----- Dataset content
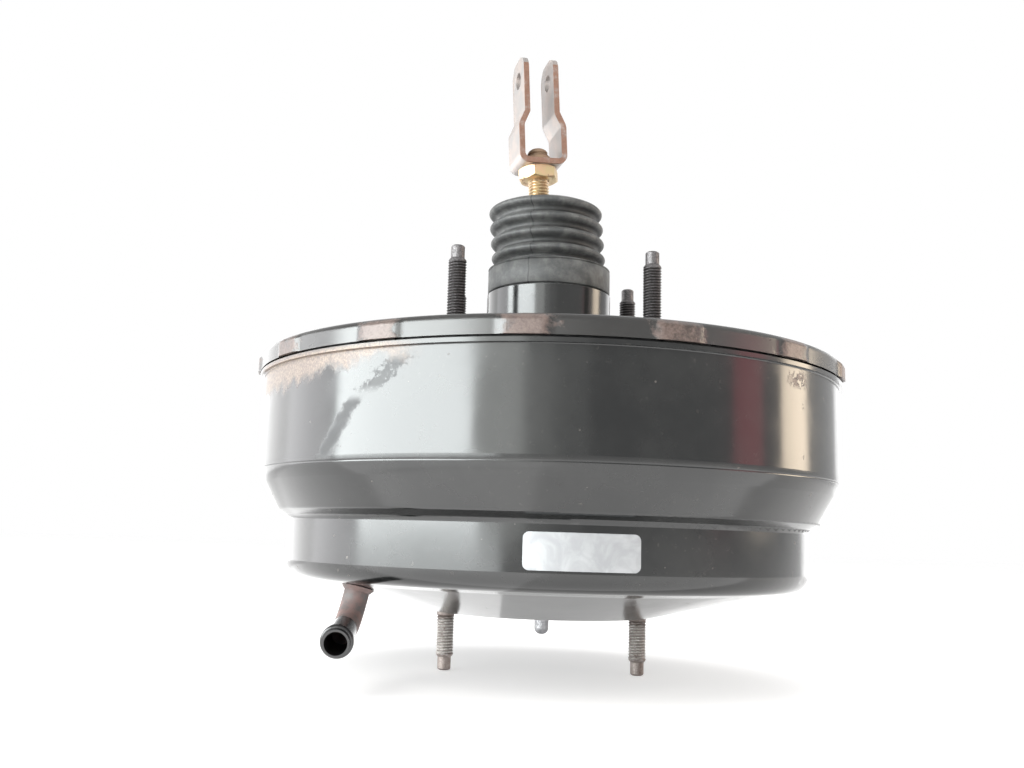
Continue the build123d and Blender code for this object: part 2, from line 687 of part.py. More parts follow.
# ---- output side ----------------------------------------------------------------------------
def make_reaction_disc():
    return Pos(0, 0, output_rod_top_z) * Cylinder(
        reaction_cup_radius - slide_clearance, reaction_disc_thickness,
        align=(Align.CENTER, Align.CENTER, Align.MIN))


def make_output_rod():
    top = output_rod_top_z
    head = reaction_cup_radius - slide_clearance
    body = revolved((0, top), (head, top), (head, top - 4), (output_rod_radius + 1.5, top - 5.2),
                    (output_rod_radius, top - 8), (output_rod_radius, output_rod_end_z + 0.8),
                    (output_rod_radius - 0.8, output_rod_end_z), (0, output_rod_end_z))
    screw_hole = Pos(0, 0, output_rod_end_z) * Cylinder(
        output_screw_radius + slide_clearance, 16, align=(Align.CENTER, Align.CENTER, Align.MIN))
    return body - screw_hole


def make_output_screw():
    """Adjusting screw with a domed nose that pushes the master cylinder's piston."""
    shank = Pos(0, 0, output_rod_end_z) * Cylinder(
        output_screw_radius, 14, align=(Align.CENTER, Align.CENTER, Align.MIN))
    nose_length = output_rod_end_z - output_tip_z
    nose = Pos(0, 0, output_tip_z) * Cylinder(
        output_tip_radius, nose_length, align=(Align.CENTER, Align.CENTER, Align.MIN))
    nose = fillet(nose.edges().group_by(Axis.Z)[0], output_tip_radius - 0.3)
    return shank + nose


def make_return_spring():
    return coil(return_spring_wire, return_spring_radius, return_spring_hub_radius, front_plate_top_z,
                hub_bottom_z, return_spring_turns)


# ---- input rod, nut and fork ----------------------------------------------------------------
def lean(part):
    """From upright on the ball's centre to the resting lean."""
    return Pos(0, 0, ball_z) * Rot(0, -rod_lean, 0) * part


def make_input_rod():
    top = web_low + fork_strip + rod_end_height
    shaft = revolved((0, rod_neck_start), (rod_neck_radius, rod_neck_start), (rod_neck_radius, rod_neck_end),
                     (rod_radius, rod_shank_start),
                     (rod_radius, top - 2.4), (rod_radius - 0.7, top - 1.0), (rod_radius - 2.4, top), (0, top))
    seat_low = rod_seat_z - ball_z - 1
    seat = tube(rod_seat_radius, rod_radius - 0.5, seat_low, seat_low + rod_seat_thickness)
    return lean(Sphere(ball_radius) + shaft + seat)


def make_jam_nut():
    prism = extrude(RegularPolygon(nut_across_flats / 2, 6, major_radius=False), amount=nut_thickness)
    flat = nut_across_flats / 2
    corner = flat / math.cos(math.pi / 6) + 0.2
    dome = revolved((0, 0), (flat - 0.2, 0), (corner, nut_chamfer), (corner, nut_thickness - nut_chamfer),
                    (flat - 0.2, nut_thickness), (0, nut_thickness))
    nut = (prism & dome) - Cylinder(rod_radius + slide_clearance, 3 * nut_thickness)
    return lean(Pos(0, 0, nut_z) * Rot(0, 0, nut_turn) * nut)


def make_fork():
    """Bent strip: a web on the nut, two cheeks, a joggle inwards and two drilled ears."""
    wide = fork_wide_gap / 2
    narrow = fork_gap / 2
    tip = fork_web_to_hole + fork_hole_to_tip
    line = [(-narrow, tip), (-narrow, fork_joggle_high), (-wide, fork_joggle_low), (-wide, fork_strip),
            (wide, fork_strip), (wide, fork_joggle_low), (narrow, fork_joggle_high), (narrow, tip)]
    strip = extrude(sheet_section(line, [3.0, 3.0, 2.0, 2.0, 3.0, 3.0], fork_strip),
                    amount=fork_width / 2, both=True)
    outline = Pos(0, 0, tip / 2) * Rot(0, 90, 0) * extrude(
        RectangleRounded(tip + 20, fork_width, fork_ear_corner), amount=40, both=True)
    strip &= Pos(0, 0, -10) * outline
    strip -= Pos(0, 0, fork_web_to_hole) * Rot(0, 90, 0) * Cylinder(pin_hole_radius, 60)
    strip -= Cylinder(rod_radius + slide_clearance, 4 * fork_strip)
    return lean(Pos(0, 0, web_low) * Rot(0, 0, fork_turn) * strip)


def make_fork_collar():
    """Threaded collar welded to the web, round the rod's end."""
    collar = tube(fork_collar_radius, rod_radius + slide_clearance, fork_strip, fork_strip + fork_collar_height)
    collar = chamfer(collar.edges().group_by(Axis.Z)[-1].sort_by(SortBy.RADIUS)[-1], fork_collar_chamfer)
    return lean(Pos(0, 0, web_low) * collar)


# ---- boot -----------------------------------------------------------------------------------
def make_boot():
    """Bellows: foot inside the collar, band, ridges and a crown whose lip hugs the leaning rod."""
    band_top = boot_band_top_z
    crown_z = boot_top_z + boot_crown_rise
    foot = collar_bore - 0.1
    outer = [(foot, boot_foot_z), (foot, boot_band_z), (boot_band_radius, boot_band_z),
             (boot_band_radius, band_top)]
    inner = [(foot - boot_foot_wall, boot_foot_z), (foot - boot_foot_wall, band_top)]
    for k in range(boot_ridges):
        low = band_top + boot_neck_height + k * boot_pitch
        valley_low, valley_high = low + boot_valley_span[0], low + boot_valley_span[1]
        ridge_low, ridge_high = low + boot_ridge_span[0], low + boot_ridge_span[1]
        outer += [(boot_valley_radius, valley_low), (boot_valley_radius, valley_high),
                  (boot_ridge_radius, ridge_low), (boot_ridge_radius, ridge_high)]
        inner += [(boot_valley_radius - boot_wall, valley_low - 0.6),
                  (boot_valley_radius - boot_wall, valley_high + 0.6),
                  (boot_ridge_radius - boot_wall, ridge_low + 0.8),
                  (boot_ridge_radius - boot_wall, ridge_high - 0.8)]
    outer += [(boot_lip_radius + 1, crown_z)]
    inner += [(boot_lip_radius + 1, crown_z - boot_wall)]
    skin = revolved(*outer, *reversed(inner), corner=boot_corner)
    cap_top = crown_z - ball_z + 0.8
    cap = revolved((0, cap_top - boot_wall), (boot_lip_radius + 8, cap_top - boot_wall - 0.6),
                   (boot_lip_radius + 8, cap_top - 0.6), (0, cap_top))
    lip = Pos(0, 0, cap_top - boot_wall) * Cylinder(
        boot_lip_radius, boot_lip_height + boot_wall, align=(Align.CENTER, Align.CENTER, Align.MIN))
    hole = Pos(0, 0, cap_top) * Cylinder(rod_radius + boot_lip_clearance, 40)
    return (skin + lean(cap) + lean(lip)) - lean(hole)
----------
◆ **Task to complete**
Reproduce the material above exactly; please quote every line of it.

◆ **Exercise response**
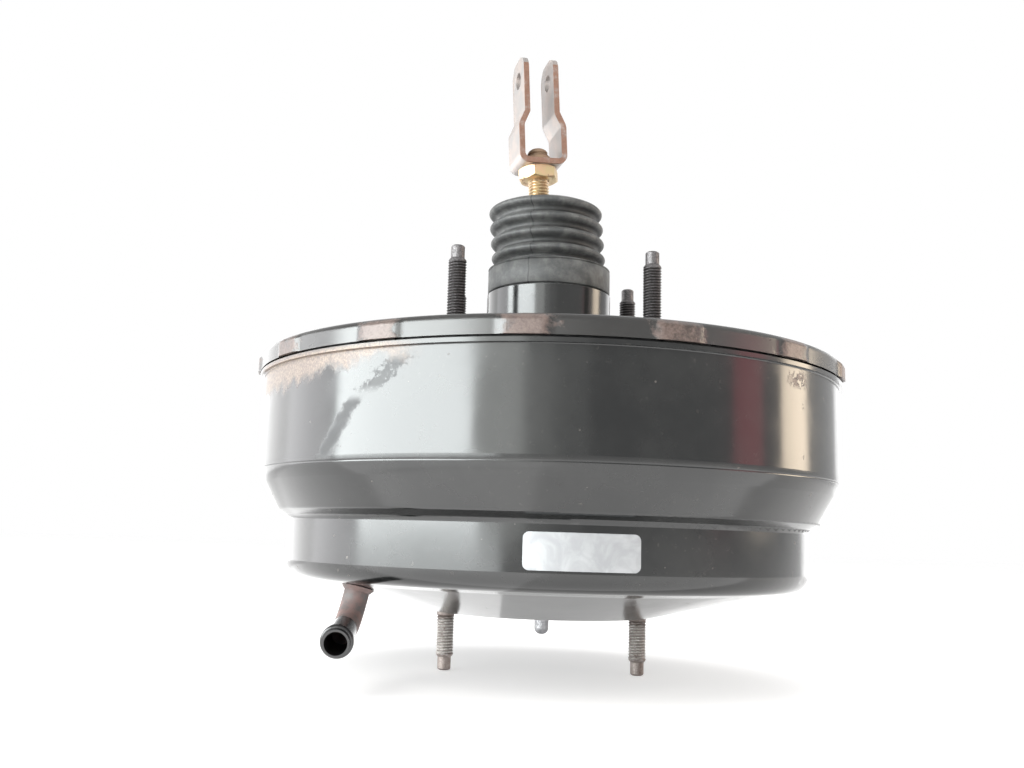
Continue the build123d and Blender code for this object: part 2, from line 687 of part.py. More parts follow.
# ---- output side ----------------------------------------------------------------------------
def make_reaction_disc():
    return Pos(0, 0, output_rod_top_z) * Cylinder(
        reaction_cup_radius - slide_clearance, reaction_disc_thickness,
        align=(Align.CENTER, Align.CENTER, Align.MIN))


def make_output_rod():
    top = output_rod_top_z
    head = reaction_cup_radius - slide_clearance
    body = revolved((0, top), (head, top), (head, top - 4), (output_rod_radius + 1.5, top - 5.2),
                    (output_rod_radius, top - 8), (output_rod_radius, output_rod_end_z + 0.8),
                    (output_rod_radius - 0.8, output_rod_end_z), (0, output_rod_end_z))
    screw_hole = Pos(0, 0, output_rod_end_z) * Cylinder(
        output_screw_radius + slide_clearance, 16, align=(Align.CENTER, Align.CENTER, Align.MIN))
    return body - screw_hole


def make_output_screw():
    """Adjusting screw with a domed nose that pushes the master cylinder's piston."""
    shank = Pos(0, 0, output_rod_end_z) * Cylinder(
        output_screw_radius, 14, align=(Align.CENTER, Align.CENTER, Align.MIN))
    nose_length = output_rod_end_z - output_tip_z
    nose = Pos(0, 0, output_tip_z) * Cylinder(
        output_tip_radius, nose_length, align=(Align.CENTER, Align.CENTER, Align.MIN))
    nose = fillet(nose.edges().group_by(Axis.Z)[0], output_tip_radius - 0.3)
    return shank + nose


def make_return_spring():
    return coil(return_spring_wire, return_spring_radius, return_spring_hub_radius, front_plate_top_z,
                hub_bottom_z, return_spring_turns)


# ---- input rod, nut and fork ----------------------------------------------------------------
def lean(part):
    """From upright on the ball's centre to the resting lean."""
    return Pos(0, 0, ball_z) * Rot(0, -rod_lean, 0) * part


def make_input_rod():
    top = web_low + fork_strip + rod_end_height
    shaft = revolved((0, rod_neck_start), (rod_neck_radius, rod_neck_start), (rod_neck_radius, rod_neck_end),
                     (rod_radius, rod_shank_start),
                     (rod_radius, top - 2.4), (rod_radius - 0.7, top - 1.0), (rod_radius - 2.4, top), (0, top))
    seat_low = rod_seat_z - ball_z - 1
    seat = tube(rod_seat_radius, rod_radius - 0.5, seat_low, seat_low + rod_seat_thickness)
    return lean(Sphere(ball_radius) + shaft + seat)


def make_jam_nut():
    prism = extrude(RegularPolygon(nut_across_flats / 2, 6, major_radius=False), amount=nut_thickness)
    flat = nut_across_flats / 2
    corner = flat / math.cos(math.pi / 6) + 0.2
    dome = revolved((0, 0), (flat - 0.2, 0), (corner, nut_chamfer), (corner, nut_thickness - nut_chamfer),
                    (flat - 0.2, nut_thickness), (0, nut_thickness))
    nut = (prism & dome) - Cylinder(rod_radius + slide_clearance, 3 * nut_thickness)
    return lean(Pos(0, 0, nut_z) * Rot(0, 0, nut_turn) * nut)


def make_fork():
    """Bent strip: a web on the nut, two cheeks, a joggle inwards and two drilled ears."""
    wide = fork_wide_gap / 2
    narrow = fork_gap / 2
    tip = fork_web_to_hole + fork_hole_to_tip
    line = [(-narrow, tip), (-narrow, fork_joggle_high), (-wide, fork_joggle_low), (-wide, fork_strip),
            (wide, fork_strip), (wide, fork_joggle_low), (narrow, fork_joggle_high), (narrow, tip)]
    strip = extrude(sheet_section(line, [3.0, 3.0, 2.0, 2.0, 3.0, 3.0], fork_strip),
                    amount=fork_width / 2, both=True)
    outline = Pos(0, 0, tip / 2) * Rot(0, 90, 0) * extrude(
        RectangleRounded(tip + 20, fork_width, fork_ear_corner), amount=40, both=True)
    strip &= Pos(0, 0, -10) * outline
    strip -= Pos(0, 0, fork_web_to_hole) * Rot(0, 90, 0) * Cylinder(pin_hole_radius, 60)
    strip -= Cylinder(rod_radius + slide_clearance, 4 * fork_strip)
    return lean(Pos(0, 0, web_low) * Rot(0, 0, fork_turn) * strip)


def make_fork_collar():
    """Threaded collar welded to the web, round the rod's end."""
    collar = tube(fork_collar_radius, rod_radius + slide_clearance, fork_strip, fork_strip + fork_collar_height)
    collar = chamfer(collar.edges().group_by(Axis.Z)[-1].sort_by(SortBy.RADIUS)[-1], fork_collar_chamfer)
    return lean(Pos(0, 0, web_low) * collar)


# ---- boot -----------------------------------------------------------------------------------
def make_boot():
    """Bellows: foot inside the collar, band, ridges and a crown whose lip hugs the leaning rod."""
    band_top = boot_band_top_z
    crown_z = boot_top_z + boot_crown_rise
    foot = collar_bore - 0.1
    outer = [(foot, boot_foot_z), (foot, boot_band_z), (boot_band_radius, boot_band_z),
             (boot_band_radius, band_top)]
    inner = [(foot - boot_foot_wall, boot_foot_z), (foot - boot_foot_wall, band_top)]
    for k in range(boot_ridges):
        low = band_top + boot_neck_height + k * boot_pitch
        valley_low, valley_high = low + boot_valley_span[0], low + boot_valley_span[1]
        ridge_low, ridge_high = low + boot_ridge_span[0], low + boot_ridge_span[1]
        outer += [(boot_valley_radius, valley_low), (boot_valley_radius, valley_high),
                  (boot_ridge_radius, ridge_low), (boot_ridge_radius, ridge_high)]
        inner += [(boot_valley_radius - boot_wall, valley_low - 0.6),
                  (boot_valley_radius - boot_wall, valley_high + 0.6),
                  (boot_ridge_radius - boot_wall, ridge_low + 0.8),
                  (boot_ridge_radius - boot_wall, ridge_high - 0.8)]
    outer += [(boot_lip_radius + 1, crown_z)]
    inner += [(boot_lip_radius + 1, crown_z - boot_wall)]
    skin = revolved(*outer, *reversed(inner), corner=boot_corner)
    cap_top = crown_z - ball_z + 0.8
    cap = revolved((0, cap_top - boot_wall), (boot_lip_radius + 8, cap_top - boot_wall - 0.6),
                   (boot_lip_radius + 8, cap_top - 0.6), (0, cap_top))
    lip = Pos(0, 0, cap_top - boot_wall) * Cylinder(
        boot_lip_radius, boot_lip_height + boot_wall, align=(Align.CENTER, Align.CENTER, Align.MIN))
    hole = Pos(0, 0, cap_top) * Cylinder(rod_radius + boot_lip_clearance, 40)
    return (skin + lean(cap) + lean(lip)) - lean(hole)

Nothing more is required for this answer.